Cancer survivorship is a unified model of care to address psychosocial, spiritual and physical needs during and after cancer treatment. In its simplest form, survivorship is the provision of support and resources to help survivors and their caregivers manage their lives, which are often forever changed.
Medical institutions have expanded and improved how they prepare survivors for life outside the hospital. The American College of Surgeons Commission on Cancer set accreditation criteria that have driven significant changes. Patients should receive treatment summaries upon treatment completion; primary care physicians should be alerted to potential long-term side effects; and facilities are required to screen patients for distress, helping address emotional concerns as they arise.
Nationally, there is a lack of broader, lifelong support and care that can add years to a survivor's life. Some struggles are difficult to hide, such as a disability caused by surgery, difficulty walking from the neuropathy common after chemotherapy, or changes in appearance, such as hair loss. These often cause distress for the cancer survivor as it affects body image, relationships and interactions with strangers. There are also difficult challenges for the survivors' family, friends or co-workers to see or acknowledge, such as debilitating fatigue, fear of recurrence, spiritual questions, depression and even suicidal thoughts.
Caregivers are too often overlooked, even though they may have been in crisis since their loved one's initial diagnosis. Caregivers face additional emotional stresses, often made worse in the face of financial, employment and sometimes legal challenges. Post-traumatic stress is not uncommon, nor are unique challenges like loss of fertility or the extreme strain faced by parents of pediatric cancer patients.
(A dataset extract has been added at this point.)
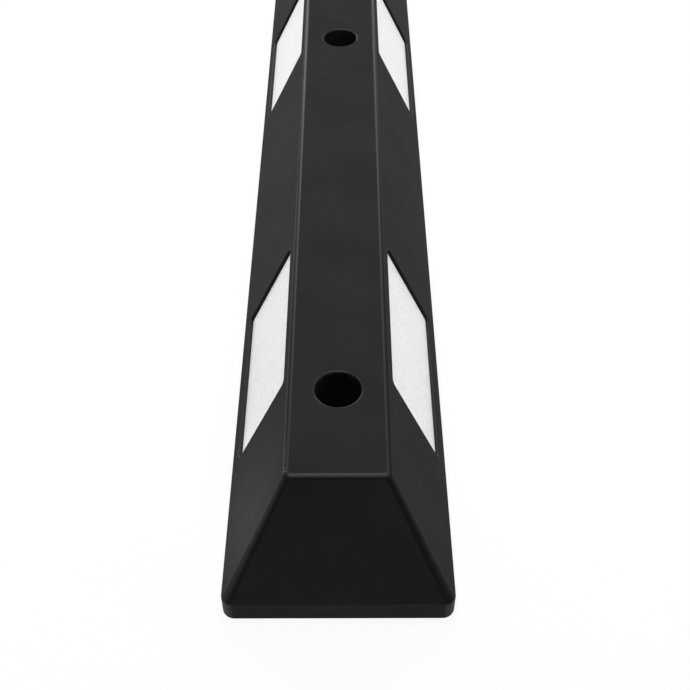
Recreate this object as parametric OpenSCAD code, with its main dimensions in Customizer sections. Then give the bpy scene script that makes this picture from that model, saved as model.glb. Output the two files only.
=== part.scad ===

Survivorship care is not recognized as a reimbursable event by the Centers for Medicare and Medicaid Services. Insurance companies often do not pay for survivorship services such as wellness amenities (nutrition consults, exercise programs, weight management), expressive therapies (art or music therapy), or integrative therapies (massage, aromatherapy or acupuncture). Sometimes there is a financial limit for mental health services even for those who are insured. For too long, this next stage of care has remained unknown or unsupported, and disrupting that status quo will require a national effort involving changes in both survivorship policy and practice.
With the need so great, the oncology community must deliver consistent, effective survivorship care so patients and their families have the resources to continue healing long after the cancer is gone. At The Ohio State University Comprehensive Cancer Center — Arthur G. James Cancer Hospital and Richard J. Solove Research Institute, we present each patient with a full support team, from expert oncologists and therapists to chaplains, nutritionists and a host of other experts. The coordinated, comprehensive JamesCare Survivorship programs have helped thousands of patients, though many of our survivors live more than 150 miles from our facilities, and too few have local access to follow-up support.
At large institutions like Ohio State, the resources are available to bring comprehensive survivorship programs to life and to incorporate a vibrant community of cancer survivorship experts. As those programs expand, there is a further need to ensure such care is available regardless of geography, both through expanded programs at smaller institutions and financial support.
With a truly national survivorship infrastructure, as the fear of cancer begins to fade, so too will the burdens faced by survivors. This column was authored by Janet Snapp, MSN, RN, FPCN & Dori Klemanski, DNP, CNP, RN. It has been adapted.